O que estamos comendo: comida (de verdade) ou nutrientes?

Por Caroline Zani e Gesiê Castro, nutricionistas

Talvez você nunca tenha parado para refletir sobre a nossa tendência atual de reduzir os alimentos em nutrientes e a alimentação em “dietas nutricionalmente balanceadas”, algo que é frisado em diversos guias alimentares pelo mundo. A isso chamamos de “nutricionismo” – ideologia que influencia a nossa maneira de se relacionar com o alimento.

A ciência da Nutrição tem se caracterizado pelo estudo de nutrientes e composição bioquímica de alimentos, a qual associa os alimentos à saúde/doenças. Nesta perspectiva, os alimentos são classificados em “bons” ou “ruins”, “milagrosos”, “funcionais” ou simplesmente desprezados, determinando o momento na escolha de alimentos. Um grande exemplo disso é o ovo, que já foi demonizado e atualmente aparenta ser mais valorizado, única e exclusivamente devido ao seu perfil nutricional, hora tido como perigoso, hora como ótimo.

O nutricionismo, disseminado principalmente pela Ciência de Tecnologia de Alimentos e Nutrição, estabelece uma estratégia notável de comercialização e, infelizmente, poucos têm questionado esta situação. A abordagem reducionista da alimentação causa confusões na população, uma vez que a recomendação de nutrientes está em mudança constante.

A solução é resgatar o nosso relacionamento com a comida. Pensando nisso, o Ministério da Saúde elaborou no ano de 2014 o “Guia Alimentar para a População Brasileira”, um documento inovador e reconhecido internacionalmente, que ressalta em sua recomendação outros aspectos da alimentação, como a dimensão cultural, a valorização de preparações culinárias e o sistema de produção sustentável.

O Guia Alimentar facilita as escolhas alimentares ao se fundamentar na natureza do alimento, ou seja, o quão natural o alimento/bebida é, assim como enfatiza o padrão tradicional de alimentação. O material incentiva-nos a preferir alimentos in natura ou minimamente processados e preparações culinárias a ultraprocessados.

  • In natura: alimentos obtidos de planta ou animal sem alteração. Exemplo: frutas, verduras, legumes, carnes, ovos.
  • Minimamente processados: alimentos in natura que sofreram alterações mínimas. Exemplo: arroz, feijão, farinhas (trigo, mandioca, milho), leite pasteurizado.
  • Ultraprocessados: nesses produtos são utilizados substâncias como “cosméticos”, para conferir características artificiais, pelo fato de não serem comida de verdade, e sim produtos alimentícios.

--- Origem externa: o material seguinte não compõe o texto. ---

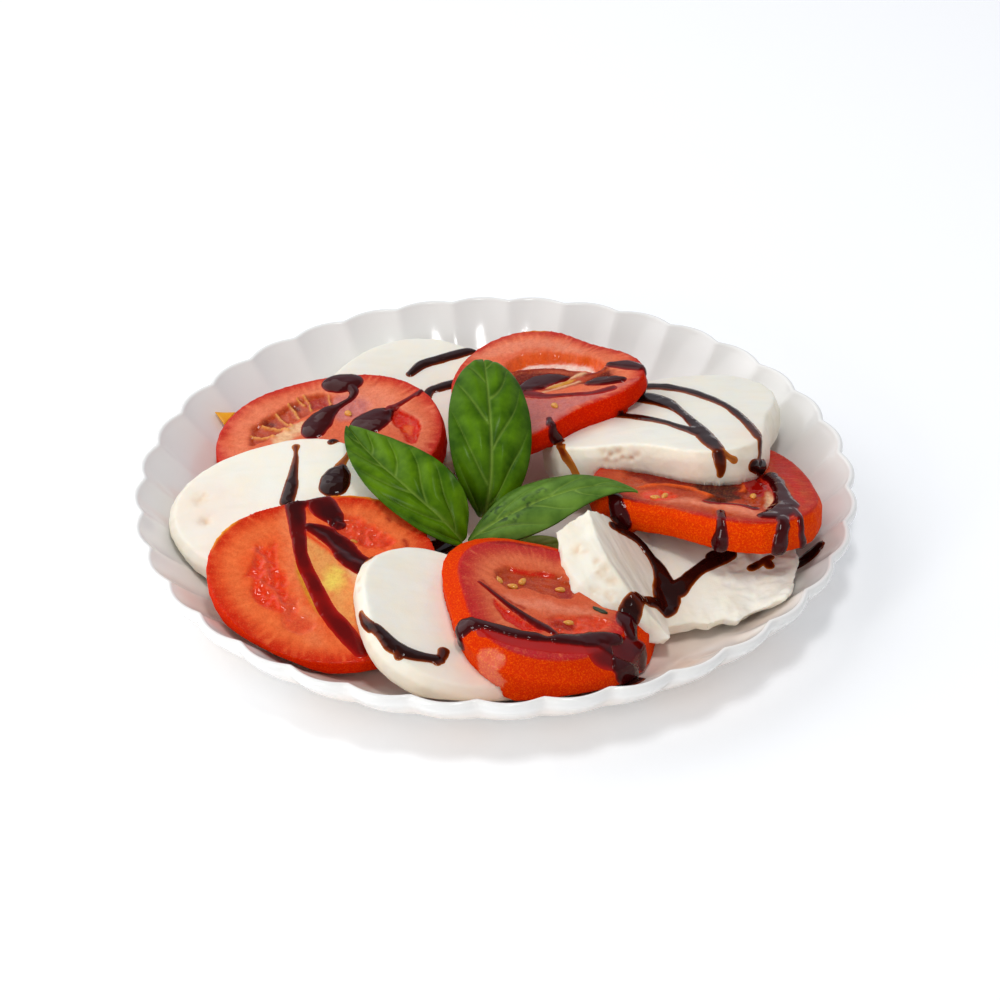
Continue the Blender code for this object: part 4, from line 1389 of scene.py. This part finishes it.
# Upper and lower skin of the glaze over a part of the surface, and its depth there
def glazeSkins(part, laid):
    corners = np.array([v.co for v in part.verts]) / mm
    edges = np.array([[v.index for v in edge.verts] for edge in part.edges])
    normals = evened(np.array([v.normal for v in part.verts]), edges, 14)
    normals /= np.maximum(np.linalg.norm(normals, axis=1), 1e-6)[:, None]
    share, half, thick = glazeOn(corners, laid)
    share = share * (1 + 0.07 * noiseAt(corners, 3.5, 61) + 0.03 * noiseAt(corners, 1.5, 62))
    thick = thick * (1 + 0.45 * roughNoise(corners, 5, 63))
    body = np.minimum(thick, half * 0.5) * np.clip(1 - share ** 2.4, 0, 1) ** 0.62
    body = evened(body[:, None], edges, 6)[:, 0]
    flowed = evened(corners, edges, 20)
    level = ((flowed - corners) * normals).sum(1)
    body += np.clip(level, -0.6 * body, 0.9) * smoothStep(body, 0.05, 0.4)
    outside = np.clip((share - 1) * half, 0, glaze["skirt"])
    height = np.where(share < 1, body, np.minimum(body, 0.05) - 0.35 * outside)
    return corners + normals * height[:, None], flowed - normals * glaze["sunk"], body


# Faces of both skins, the lower ones turned over, and of the rim between them
def skinFaces(part, shift):
    count = len(part.verts)
    faces = []
    for face in part.faces:
        ring = [v.index + shift for v in face.verts]
        faces.append(ring)
        faces.append([v + count for v in reversed(ring)])
    for edge in part.edges:
        if edge.is_boundary:
            loop = edge.link_loops[0]
            a, b = loop.vert.index + shift, loop.link_loop_next.vert.index + shift
            faces.append([b, a, a + count, b + count])
    return faces


# Closed shells that hug every surface under the strokes and level themselves over its hollows
def pourGlaze():
    everyLine = laidStrokes()
    allPoints, allFaces, allBody, allRed, shift = [], [], [], [], 0
    redPieces = list(tomatoPieces.values())
    for piece in surfacePieces:
        laid = [line for line, stroke in zip(everyLine, glazeStrokes.values())
                if stroke.get("on", piece.name) == piece.name]
        share, half, _ = glazeOn(pointsOf(piece.data), laid)
        near = (share - 1) * half < glaze["skirt"] + 0.6
        if not near.any():
            continue
        part = surfacePart(piece.data, near)
        upper, lower, body = glazeSkins(part, laid)
        allPoints += [upper, lower]
        allFaces += skinFaces(part, shift)
        allBody += [body, body]
        allRed.append(np.full(2 * len(body), float(piece in redPieces)))
        shift += 2 * len(body)
        part.free()
    mesh = bpy.data.meshes.new("balsamicGlaze")
    mesh.from_pydata((np.vstack(allPoints) * mm).tolist(), [], allFaces)
    paint(mesh, "body", np.concatenate(allBody))
    paint(mesh, "overRed", np.concatenate(allRed))
    return thinned(mesh, glaze["triangles"] / (2 * len(allFaces)), [])


# Amber where it is thin on cheese, wine red where it is thin on tomato, nearly black where it is deep
def balsamic():
    made, tree, shader = startMaterial("balsamic", IOR=1.45, Roughness=0.05, Specular_IOR_Level=0.22)
    body, overRed = mask(tree, "body"), mask(tree, "overRed")
    film, depth = ranged(tree, body, 0.01, 0.2), ranged(tree, body, 0.12, 0.5)
    onCheese = blendColour(tree, film, glaze["thinCheese"], glaze["filmCheese"])
    onTomato = blendColour(tree, film, glaze["thinTomato"], glaze["filmTomato"])
    deep = blendColour(tree, overRed, glaze["deepCheese"], glaze["deepTomato"])
    thin = blendColour(tree, overRed, onCheese, onTomato)
    tree.links.new(blendColour(tree, depth, thin, deep), shader.inputs["Base Color"])
    return made


glazeMesh = pourGlaze()
addPiece("balsamicGlaze", glazeMesh, balsamic(), "glaze")
print("glaze poured:", len(glazeMesh.polygons), "faces")


seedLook = {"length": 3.3, "width": 2.6, "height": 1.9, "colours": (rgb(230, 152, 44), (0.62, 0.28, 0.05))}
down = Vector((0, 0, -1))
aboveAll = 90                  # height from which rays look down on the food


# Teardrop seeds lying in the chambers
def sowSeeds():
    made = bmesh.new()
    for name, look in tomatoSlices.items():
        middle = faceOf(name).middle
        ground = searchTree([tomatoPieces[name].data])
        for x, y, turn in look["seeds"]:
            hit, normal = ground.ray_cast(Vector((middle[0] + x, middle[1] + y, aboveAll)), down)[:2]
            if hit is None:
                continue
            seed = bmesh.ops.create_uvsphere(made, u_segments=20, v_segments=12, radius=0.5)["verts"]
            spin = Euler((0, 0, math.radians(turn))).to_matrix()
            lean = normal.to_track_quat("Z", "Y").to_matrix()
            for vert in seed:
                taper = 1 - 0.45 * (vert.co.x + 0.5)
                local = Vector((vert.co.x * seedLook["length"], vert.co.y * seedLook["width"] * taper,
                                vert.co.z * seedLook["height"] * taper + 0.2))
                vert.co = (hit + lean @ spin @ local) * mm
    return meshOf(made, "tomatoSeeds")


seedCoat = speckledMaterial("seedCoat", seedLook["colours"], (0.8, 0.3), 1.6, Roughness=0.2,
                            Subsurface_Weight=0.2, Subsurface_Scale=0.001)
addPiece("tomatoSeeds", sowSeeds(), seedCoat, "tomato")


skinBit = {
    "corners": [(-90.5, 51.4, 16.2), (-84.2, 53.4, 14.4), (-87.4, 48, 13.4)],
    "thick": 0.5,
    "steps": 10,
    "colours": (rgb(248, 196, 20), rgb(244, 142, 12)),
}


# Curled triangle of tomato skin on the plate's wall
def peelBit():
    a, b, c = [np.array(p, float) for p in skinBit["corners"]]
    up = np.cross(b - a, c - a)
    up *= np.sign(up[2]) / np.linalg.norm(up)
    steps, pairs = skinBit["steps"], {}
    made = bmesh.new()
    for i in range(steps + 1):
        for j in range(steps + 1 - i):
            u, v = i / steps, j / steps
            curl = 1.2 * (u - 0.3) ** 2 + 0.8 * v * (1 - v)
            place = a + (b - a) * u + (c - a) * v + up * curl
            pairs[i, j] = [made.verts.new((place + up * h) * mm) for h in (skinBit["thick"], 0)]
    cells = [((i, j), (i + 1, j), (i, j + 1)) for i in range(steps) for j in range(steps - i)]
    cells += [((i + 1, j), (i + 1, j + 1), (i, j + 1)) for i in range(steps) for j in range(steps - i - 1)]
    for cell in cells:
        made.faces.new([pairs[k][0] for k in cell])
        made.faces.new([pairs[k][1] for k in reversed(cell)])
    rim = [(i, 0) for i in range(steps)] + [(steps - j, j) for j in range(steps)]
    rim += [(0, steps - j) for j in range(steps)]
    for k, n in zip(rim, rim[1:] + rim[:1]):
        made.faces.new((pairs[k][0], pairs[k][1], pairs[n][1], pairs[n][0]))
    return outward(made, "skinBit")


skinBitColour = speckledMaterial("skinBit", skinBit["colours"], (2, 0.5), 1.6, Roughness=0.3)
addPiece("skinBit", peelBit(), skinBitColour, "tomato")


fleck = {
    "place": (30.4, -66.2),
    "heading": -24,            # degrees
    "length": 4.6,
    "width": 1.7,
    "thick": 0.3,
    "steps": 12,
    "colours": (rgb(44, 66, 22), rgb(22, 34, 12)),
}


# Crumb of basil caught beside the torn slice
def herbFleck():
    ground = searchTree([tomatoPieces["tomato_3"].data])
    spin = math.radians(fleck["heading"])
    made = bmesh.new()
    rows = []
    for i in range(fleck["steps"] + 1):
        t = i / fleck["steps"]
        half = fleck["width"] / 2 * (math.sin(math.pi * (0.06 + 0.88 * t)) ** 0.7 + 0.12 * math.sin(11 * t))
        row = []
        for side in (-1, 0, 1):
            along, across = (t - 0.5) * fleck["length"], side * half
            x = fleck["place"][0] + along * math.cos(spin) - across * math.sin(spin)
            y = fleck["place"][1] + along * math.sin(spin) + across * math.cos(spin)
            z = ground.ray_cast(Vector((x, y, aboveAll)), down)[0].z + 0.25 * (1 - abs(side)) + 0.1
            row.append([made.verts.new((x * mm, y * mm, (z + h) * mm)) for h in (fleck["thick"], -0.2)])
        rows.append(row)
    for near, far in zip(rows, rows[1:]):
        for j in (0, 1):
            made.faces.new((near[j][0], far[j][0], far[j + 1][0], near[j + 1][0]))
            made.faces.new((near[j][1], near[j + 1][1], far[j + 1][1], far[j][1]))
        for j in (0, 2):
            made.faces.new((near[j][0], near[j][1], far[j][1], far[j][0]))
    for row in (rows[0], rows[-1]):
        for j in (0, 1):
            made.faces.new((row[j][0], row[j + 1][0], row[j + 1][1], row[j][1]))
    return outward(made, "herbFleck")


wiltedBasil = speckledMaterial("wiltedBasil", fleck["colours"], (1.2, 0.4), 2.0, Roughness=0.4)
addPiece("herbFleck", herbFleck(), wiltedBasil, "basil")
print("seeds and skin placed")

Apesar de nos encontrarmos em um ambiente fortemente influenciado pela Indústria de Alimentos, que oferece saídas tentadoras para a falta de tempo e praticidade, como alimentos e refeições prontos para consumo, é essencial entender a importância de se priorizar a comida caseira e escolhas mais naturais na alimentação no nosso dia a dia.

O Brasil possui uma cultura alimentar muito rica e diversificada, construída por cada região e sua população. É necessário resgatar e enaltecer nossa cultura, pois percebemos que ceder ao marketing agressivo da Indústria de Alimentos e à importação de culturas alimentares de outros países contribui para a piora de saúde da população em geral e perda da essência brasileira.

Referências

Monteiro, C.A. et al. Dietary guidelines to nourish humanity and the planet in the twenty-first century. A blueprint from Brazil. Public Health Nutrition, 2015, Vol.18, nº13, p 2311–2322.

SCRINIS, Gyorgy. On the Ideology of Nutritionism. Gastronomica, 2008, Vol.8, nº1, p 39-48.